There is also growing buzz among JPMorgan Chase traders that trying to do the right thing has no upside and a lot of downside in terms of one’s career.
In April of this year, Donald Turnbull, a former Global Head of Precious Metals Trading at JPMorgan Chase, filed a federal lawsuit against the bank. Turnbull worked on the same precious metals desk that was deemed to be a racketeering enterprise by the U.S. Department of Justice when it handed down indictments in 2019.
Turnbull’s lawsuit, filed in the federal district court for the Southern District of New York, alleges that the bank trumped up false charges against Turnbull as a pretext to terminate him when it was actually terminating him for cooperating with the Department of Justice’s investigation.
Turnbull was not one of the traders that was indicted by the Department of Justice. Nonetheless, Turnbull charges in the lawsuit that the indicted traders received better benefits when they were released from employment than he did. Despite a seriously-ill wife, Turnbull states in the lawsuit that JPMorgan Chase cancelled his health insurance, did not pay him severance, and took away his unvested stock awards.

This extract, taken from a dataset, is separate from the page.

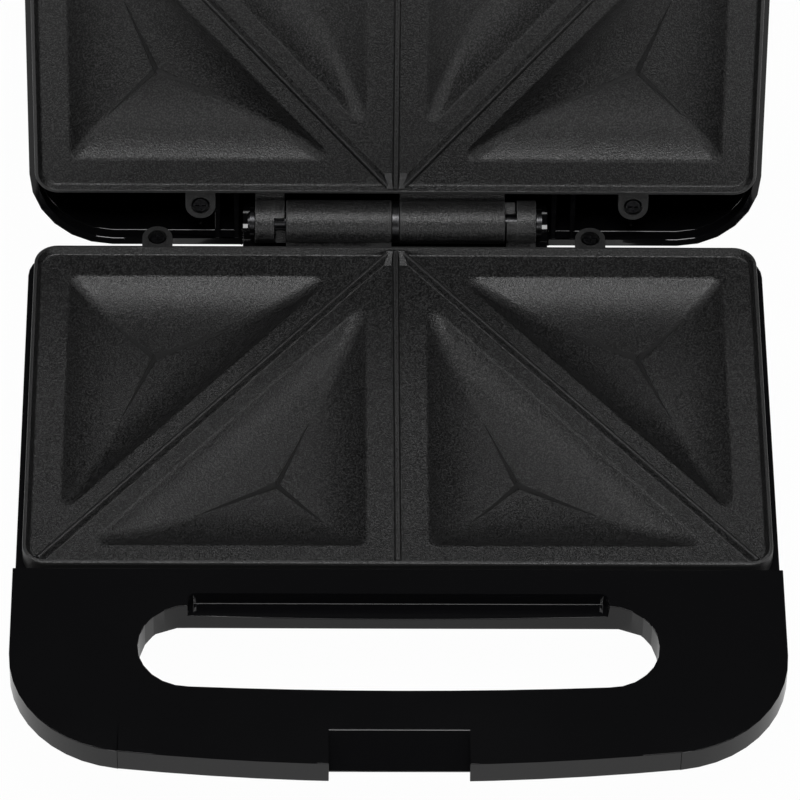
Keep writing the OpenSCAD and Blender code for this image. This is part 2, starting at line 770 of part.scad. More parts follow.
module base_feet() {
    color(rubber_black) {
        foot_posts(0, foot_h, foot_r);
        foot_posts(foot_h - eps, foot_h + foot_stem.y, foot_stem[0]);
    }
}

module terminal_block() {
    color(ceramic) on_table() translate([-block_size.x / 2, block_y, -base_deep + wall_t]) difference() {
        cube(block_size);
        for (x = block_hole_x) translate([x, block_size.y / 2, block_size.z]) {
            translate([0, 0, -6]) cylinder(h = 7, r = 1.6, $fn = 32);
            translate([0, -block_size.y, -5.5]) rotate([-90, 0, 0])
                cylinder(h = 2 * block_size.y, r = 1.4, $fn = 32);
        }
    }
}

module terminal_screws() {
    top = -base_deep + wall_t + block_size.z;
    color(zinc) on_table() for (x = block_hole_x)
        translate([x - block_size.x / 2, block_y + block_size.y / 2, top]) mirror([0, 0, 1])
            translate([0, 0, 0.3]) difference() {
                cylinder(h = 5, r = 1.5, $fn = 32);
                translate([-2, -0.3, -over]) cube([4, 0.6, over + 0.7]);
            }
}

module cord_bush() {
    seat = bush_seat - 2 * fit_gap;
    inside = wall_t + bush_lip;
    color(rubber_black) on_table() translate([0, hinge_y + block_back, cord_z]) difference() {
        union() {
            translate([-bush_flange.x / 2, 0, -bush_flange.x / 2])
                cube([bush_flange.x, bush_flange.y, bush_flange.x]);
            translate([-seat / 2, -inside, -seat / 2]) cube([seat, inside + eps, seat]);
            translate([-bush_flange.x / 2, -inside, -seat / 2])
                cube([bush_flange.x, bush_lip - free_gap, seat]);
        }
        translate([0, -inside - over, 0]) rotate([-90, 0, 0])
            cylinder(h = inside + bush_flange.y + 2 * over, r = cord_r, $fn = 64);
    }
}

module hinge_pin() {
    color(steel) on_table() translate([0, hinge_y, 0]) {
        rod_x(-pin_end - 2, pin_end, pin_r);
        rod_x(pin_end, pin_end + 1.6, pin_r + 1.6);
    }
}

module hinge_pin_cap() {
    color(steel) on_table() translate([0, hinge_y, 0]) difference() {
        rod_x(-pin_end - 1.4, -pin_end, pin_r + 1.8);
        rod_x(-pin_end - 2, -pin_end + over, pin_r + run_gap);
    }
}

module hinge_spacer() {
    color(steel) on_table() translate([0, hinge_y, 0]) difference() {
        rod_x(0.15 - barrel_mid, barrel_mid - 0.15, barrel_r - 0.3);
        rod_x(-barrel_mid, barrel_mid, pin_r + run_gap);
    }
}

module thermostat() {
    color(rubber_black) on_lid() translate([0, pad_y, stat_top - stat_h]) difference() {
        union() {
            cylinder(h = stat_h, r = stat_r, $fn = 48);
            both_sides() translate([2, -1.5, -2.6]) cube([0.8, 3, 2.6 + eps]);
        }
        translate([0, 0, -over]) cylinder(h = stat_h + 2 * over, r = post_screw_r + fit_gap, $fn = 32);
    }
}

module thermostat_screw() {
    color(zinc) on_lid() translate([0, pad_y, stat_top - stat_h]) mirror([0, 0, 1])
        screw(1.9, 1.2, post_screw_r, stat_screw_len);
}

module thermal_fuse() {
    color(ceramic) on_lid() translate([20, fuse_y, tray_z - tray_t - 3]) {
        rod_x(-6, 6, 2.2);
        rod_x(-11, 11, 0.6);
    }
}

module fuse_clip() {
    color(steel) on_lid() translate([0, fuse_y, tray_z - tray_t]) bar_x(17, 23) difference() {
        union() {
            translate([0, -3]) circle(r = 3, $fn = 32);
            translate([-7, -0.8]) square([14, 0.8]);
        }
        translate([0, -3]) circle(r = 2.2 + run_gap, $fn = 32);
        translate([-9, 0]) square([18, 2]);
    }
}

// Lens of a lamp: a low dome outside and a stem through the shell
module lens() {
    translate([0, 0, -lid_h]) {
        translate([0, 0, -lens_flange]) cylinder(h = lens_flange, r = lens_r + 1, $fn = 48);
        translate([0, 0, -lens_flange - 0.8]) cylinder(h = 0.8 + eps, r1 = lens_r - 1, r2 = lens_r + 0.4, $fn = 48);
        difference() {
            translate([0, 0, -eps]) cylinder(h = wall_t + lens_stem, r = lens_r, $fn = 48);
            cylinder(h = wall_t + lens_stem + over, r = lens_r - 1.2, $fn = 48);
        }
    }
}

module power_lens() {
    color([0.75, 0.05, 0.03]) on_lid() translate([-lamp_gap, lamp_y, 0]) lens();
}

module ready_lens() {
    color([0.05, 0.5, 0.12]) on_lid() translate([lamp_gap, lamp_y, 0]) lens();
}

module lamp() {
    translate([0, 0, -lid_h + 1.2]) cylinder(h = lamp_len, r = lamp_r, $fn = 32);
}

module power_lamp() {
    color([0.95, 0.8, 0.7]) on_lid() translate([-lamp_gap, lamp_y, 0]) lamp();
}

module ready_lamp() {
    color([0.8, 0.95, 0.8]) on_lid() translate([lamp_gap, lamp_y, 0]) lamp();
}

// Holder that is pushed over the two lens stems from inside and carries the lamps
module lamp_holder() {
    z0 = -lid_h + wall_t;
    color(ceramic) on_lid() difference() {
        translate([-lamp_gap - lens_r - holder_rim, lamp_y - lens_r - holder_rim, z0])
            cube([2 * (lamp_gap + lens_r + holder_rim), 2 * (lens_r + holder_rim), holder_h]);
        both_sides() {
            post(lamp_gap, lamp_y, z0 - over, z0 + holder_cup, lens_r + fit_gap);
            post(lamp_gap, lamp_y, z0 - over, z0 + holder_h + over, lamp_r + run_gap);
        }
    }
}

module latch_pin() {
    color(steel) on_lid() translate([0, front(pivot_t), -pivot_h])
        rod_x(-notch_w / 2 - 2.8, notch_w / 2 + 2.8, pivot_r);
}

// Side view of the latch about its pivot, drawn as it stands when latched: z towards the base
module latch_profile() {
    arm0 = notch_foot + 0.6 - pivot_t;
    arm1 = arm0 + latch_t;
    reach = hook_r + hook_t;
    mirror([1, 0]) difference() {
        union() {
            circle(r = latch_barrel_r, $fn = 48);
            intersection() {
                circle(r = reach, $fn = 96);
                polygon([[0, -latch_barrel_r], [arm1, -latch_barrel_r], [arm1, reach], [arm0, reach],
                    [arm0, latch_barrel_r + 0.6], [0, latch_barrel_r]]);
            }
            intersection() {
                difference() {
                    circle(r = reach, $fn = 96);
                    circle(r = hook_r, $fn = 96);
                }
                translate([-1.2, hook_r - 4]) square([arm1 + 1.2, 2 * hook_t + 4]);
            }
            polygon([[1, -latch_barrel_r + 0.2], [arm1 + 2.6, -latch_barrel_r - 1.8],
                [arm1 + 3, -latch_barrel_r - 0.2], [arm1, -latch_barrel_r + 2.4]]);
        }
        circle(r = pivot_r + run_gap + eps, $fn = 48);
    }
}

module latch_clip() {
    hw = notch_w / 2 - 0.4;
    color(shell_black) on_lid() translate([0, front(pivot_t), -pivot_h])
        rotate([latch_rest, 0, 0]) bar_x(-hw, hw) latch_profile();
}

base_shell();
lower_plate();
lower_heater();
lower_heater_ends();
lower_reflector();
lower_reflector_screws();
lower_plate_screws();
base_feet();
terminal_block();
terminal_screws();
cord_bush();
hinge_pin();
hinge_pin_cap();
hinge_spacer();
lid_shell();
upper_plate();
upper_heater();
upper_heater_ends();
upper_reflector();
upper_reflector_screws();
upper_plate_screws();
thermostat();
thermostat_screw();
thermal_fuse();
fuse_clip();
power_lens();
ready_lens();
power_lamp();
ready_lamp();
lamp_holder();
latch_pin();
latch_clip();
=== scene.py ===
import json
import math
import bmesh
import bpy
from mathutils import Matrix, Vector


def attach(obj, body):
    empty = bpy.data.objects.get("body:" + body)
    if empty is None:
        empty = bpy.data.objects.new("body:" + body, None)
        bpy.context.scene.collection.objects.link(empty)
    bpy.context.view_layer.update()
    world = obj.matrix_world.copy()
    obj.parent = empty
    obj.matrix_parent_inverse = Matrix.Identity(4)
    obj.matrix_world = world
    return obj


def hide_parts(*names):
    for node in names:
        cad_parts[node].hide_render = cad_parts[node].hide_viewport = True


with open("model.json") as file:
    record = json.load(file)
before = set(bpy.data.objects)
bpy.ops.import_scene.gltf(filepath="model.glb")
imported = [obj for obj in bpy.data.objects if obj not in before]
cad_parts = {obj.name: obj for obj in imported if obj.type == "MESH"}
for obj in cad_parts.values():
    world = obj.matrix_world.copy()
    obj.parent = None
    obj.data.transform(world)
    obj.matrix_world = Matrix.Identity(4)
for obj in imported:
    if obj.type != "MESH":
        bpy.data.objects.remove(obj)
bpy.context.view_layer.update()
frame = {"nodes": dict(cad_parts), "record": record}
scene = bpy.context.scene
nodes = frame["nodes"]
print("frame loaded:", len(nodes), "nodes")

# both plates are drawn in mm about z = 0, the plane that they meet in, and then put in place
stance = {"seam": 42.0, "openAngle": 105.0, "hingeY": 72.8}

toMetres = Matrix.Scale(0.001, 4)
basePlace = toMetres @ Matrix.Translation((0, 0, stance["seam"]))
lidPlace = (toMetres @ Matrix.Translation((0, stance["hingeY"], stance["seam"]))
            @ Matrix.Rotation(math.radians(-stance["openAngle"]), 4, "X")
            @ Matrix.Rotation(math.pi, 4, "Y") @ Matrix.Translation((0, -stance["hingeY"], 0)))


# solved from the plates' rims, the handles and the hinge line; angles in degrees, lens in mm
photoCamera = {"elevation": 48.44, "turn": -1.14, "roll": 1.036, "distance": 1.9,
               "target": (0.00098, 0.00206, 0.040), "lens": 287.2, "sensor": 36, "clipEnd": 50}


def addCamera(values):
    camera = bpy.data.cameras.new("photoCamera")
    camera.lens = values["lens"]
    camera.sensor_width = values["sensor"]
    camera.clip_end = values["clipEnd"]
    holder = bpy.data.objects.new("photoCamera", camera)
    scene.collection.objects.link(holder)
    up, side = math.radians(values["elevation"]), math.radians(values["turn"])
    away = Vector((math.sin(side) * math.cos(up), -math.cos(side) * math.cos(up), math.sin(up)))
    place = Matrix.Translation(Vector(values["target"]) + away * values["distance"])
    turn = (-away).to_track_quat("-Z", "Y").to_matrix().to_4x4()
    roll = Matrix.Rotation(math.radians(values["roll"]), 4, "Z")
    holder.matrix_world = place @ turn @ roll
    scene.camera = holder


def linkAll(tree, pairs):
    for source, target in pairs:
        tree.links.new(source, target)


def addNode(tree, kind, **values):
    node = tree.nodes.new(kind)
    for name, value in values.items():
        if name in node.inputs:
            node.inputs[name].default_value = value
        else:
            setattr(node, name, value)
    return node


def seenDirectly(tree, mirrored):  # 1 for the camera's own rays, less in gloss and in glass
    path = addNode(tree, "ShaderNodeLightPath")
    either = addNode(tree, "ShaderNodeMath", operation="MAXIMUM")
    dimmed = addNode(tree, "ShaderNodeMath", operation="MULTIPLY")
    dimmed.inputs[1].default_value = mirrored
    every = addNode(tree, "ShaderNodeMath", operation="MAXIMUM")
    linkAll(tree, [(path.outputs["Is Glossy Ray"], either.inputs[0]),
                   (path.outputs["Is Transmission Ray"], either.inputs[1]),
                   (either.outputs[0], dimmed.inputs[0]),
                   (path.outputs["Is Camera Ray"], every.inputs[0]),
                   (dimmed.outputs[0], every.inputs[1])])
    return every.outputs[0]


stageValues = {
    "floorSize": 6.0, "floorWhite": 0.5,
    "floorShown": 0.98, "mirrored": 0.45,  # how white it looks to the camera, and in gloss
    "fill": 0.025,  # the world's own light on the object
}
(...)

The lawsuit offers multiple examples of how indicted traders were treated in a far more favorable manner than was Turnbull. One example, of many cited in the lawsuit, reads as follows:
“Trader C was employed by JPMorgan between 2008 and 2019. JPMorgan recognized that Trader C’s trading practices ‘could be perceived as spoofing’ when it began an internal investigation of his conduct in 2016. JPMorgan—having concluded that his conduct did not meet company standards—issued a verbal warning. But Trader C’s conduct so obviously violated JPMorgan’s ‘could be perceived as spoofing’ ‘standard’ that the Bank used examples of his order sequences in employee training materials as illustrations of how not to trade— because the conduct looked like spoofing. Nevertheless, JPMorgan retained him in its employ until he resigned three years later to plead guilty to eight years of spoofing, and a related CFTC enforcement action acknowledged that he placed ‘thousands’ of spoof orders.”
The lawsuit offers the court this analysis of why Turnbull had to be “neutralized”:
“Mr. Turnbull’s account lent credibility to the notion that the Bank itself was the most culpable entity in the alleged conspiracy; the risk he posed had to be neutralized…JPMorgan sought to reframe the narrative as though the defendants operated in their allegedly manipulative manner without JPMorgan’s knowledge.”
This is not the first time that a trader has alleged that higher ups were culpable in corrupt trading practices but threw the individual trader under the bus. In 2016, the Wall Street Journal published an article indicating that Bruno Iksil, the man dubbed the London Whale in the JPMorgan Chase derivatives trading scandal, had stated that the bank made him a “scapegoat.” Iksil stated to the paper that the trades were “initiated, approved, mandated and monitored” by senior management.
In addition to the risk that traders at JPMorgan Chase may end up facing RICO charges, a statute typically reserved for organized crime, there are also bad feelings among traders about how the bank has handled the COVID-19 crisis.
The bank ordered all senior traders back to their desks by September 21, 2020. That announcement came despite an outbreak of COVID-19 on a JPMorgan Chase trading floor in April of 2020, when a reported 16 people became infected.